The 1960s was Michael Caine’s breakout decade, giving us some of his most iconic performances in films such as Alfie and The Italian Job. However, the 1970s was much more of a mixed bag, with some genuine bona fide classics (Get Carter, Sleuth) alongside tons of flops and oddball curiosities that have now been mostly forgotten.

Who remembers that he starred in a historical epic with Omar Sharif? Or that he was in the sequel to The Poseidon Adventure? And what the heck could the film Peeper be about? So, film by film, I’m taking a look at Caine’s 1970s filmography to see what hidden gems I can unearth…

Spoilers for The Marseille Contract lay ahead

The Marseille Contract poster

Directed by: Robert Parrish (Fire Down Below, The Bobo, Casino Royale (1967 version, and only the scenes featuring Peter Sellers and Orson Welles) and, the delightfully named, A Town Called Bastard)

Tagline: The upper class of the underworld…they play the game of sudden death!

Other Featured Geezers: Anthony Quinn as Steve Ventura, James Mason as Jacques Brizard, Maurice Ronet as Inspector Briac, Alexandra Stewart as Rita, Maureen Kerwin as Lucienne and Catherine Rouvel as Brizard’s mistress.

What’s it all About, Alfie?: Steve Ventura (Anthony Quinn), the French station head of the Drug Enforcement Administration, resorts to hiring a hitman to assassinate Jacques Brizard (James Mason), an untouchable drug baron who recently killed one of Ventura’s men. To Ventura’s surprise this assassin turns out to be none other than his old friend John Deray (Michael Caine). Deray accepts Ventura’s “Marseille contract” and thus becomes embroiled in Brizard’s glamorous yet dangerous criminal world of sexy car chases, ten pin bowling and casually pushing blokes off tall building sites.

Previously: Revisiting Michael Caine in The Last Valley
Previously: Revisiting Michael Caine in Too Late The Hero
Previously: Revisiting Michael Caine in Get Carter
Previously: Revisiting Michael Caine in Kidnapped
Previously: Revisiting Michael Caine in Zee & Co
Previously: Revisiting Michael Caine in Pulp
Previously: Revisiting Michael Caine in Sleuth
Previously: Revisiting Michael Caine in The Black Windmill

Caine-ness: Caine is first billed but doesn’t appear onscreen until around 25 minutes in. We get an intriguing description of him right before we first see him;a very cautious man, we know of several killings that he was involved in, when he works he gets good money, he has many women, he lives alone, drives fast cars

Then the film cuts to Caine’s John Deray with a magnifying thing bunged in his eye, tinkering with a record player, and rocking the double denim look.

Michael Caine in The Marseille Contract

At this stage in Caine’s career, I would have expected to have seen him in the more central Quinn role (and not wearing double denim), but instead he’s effectively the second lead. However, the odd way that the film is structured does mean that the film becomes Caine’s story for the middle 30 minutes as Quinn’s character disappears from the narrative before popping up again for the last act.

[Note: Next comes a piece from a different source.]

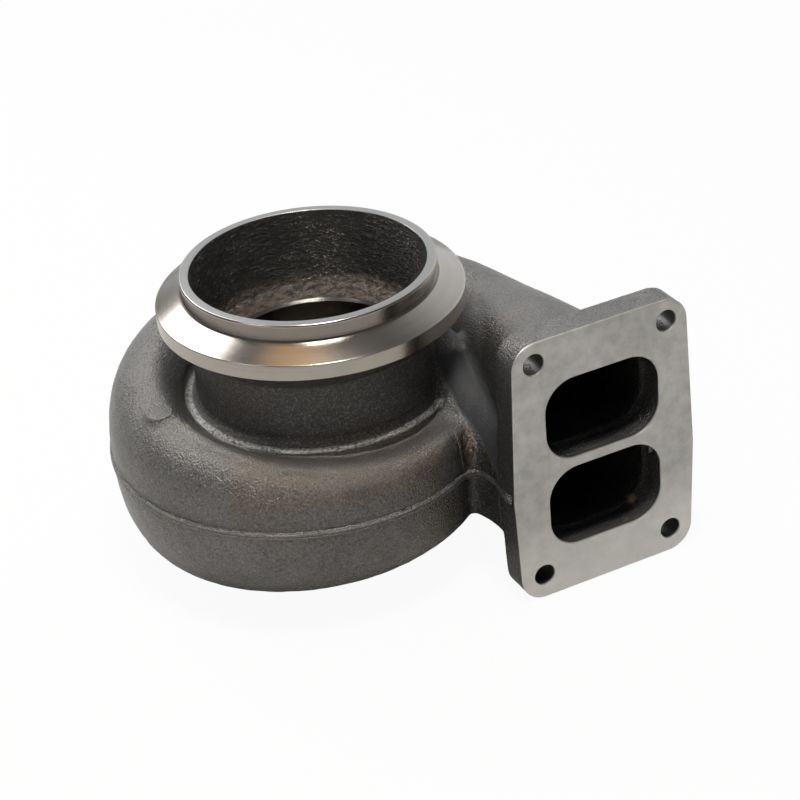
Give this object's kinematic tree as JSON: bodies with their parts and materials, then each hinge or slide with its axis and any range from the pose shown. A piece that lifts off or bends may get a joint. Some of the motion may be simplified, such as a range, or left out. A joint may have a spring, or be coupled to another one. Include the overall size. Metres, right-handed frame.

John Deray is arguably the most James Bond-y that Caine has been, especially since his own famous spy character, Harry Palmer, was very much the down to earth anti-Bond. He’s stylish (okay, maybe that aforementioned denim is debatable), suavely cocky and a brutally efficient killer. In an extremely Bondian scene Deray flirts with an attractive young woman through the medium of sports car racing on winding French country roads, which evoked strong memories of a similar sequence in Goldeneye many years later.

Michael Caine in The Marseille Contract

Deray also gets to deliver his fair share of tasteless quips directed at corpses. After a man tries to kill him by asking for directions, whilst hiding a gun under their map, Caine twigs what’s going on and, just like Han Solo, shoots first before saying chirpily to the dead bloke; “it’s right there” and pointing at the map. Later when he’s on the phone and a dead body falls out of his cupboard he says calmly; “Somebody just dropped in”. Classic top-drawer hitman banter.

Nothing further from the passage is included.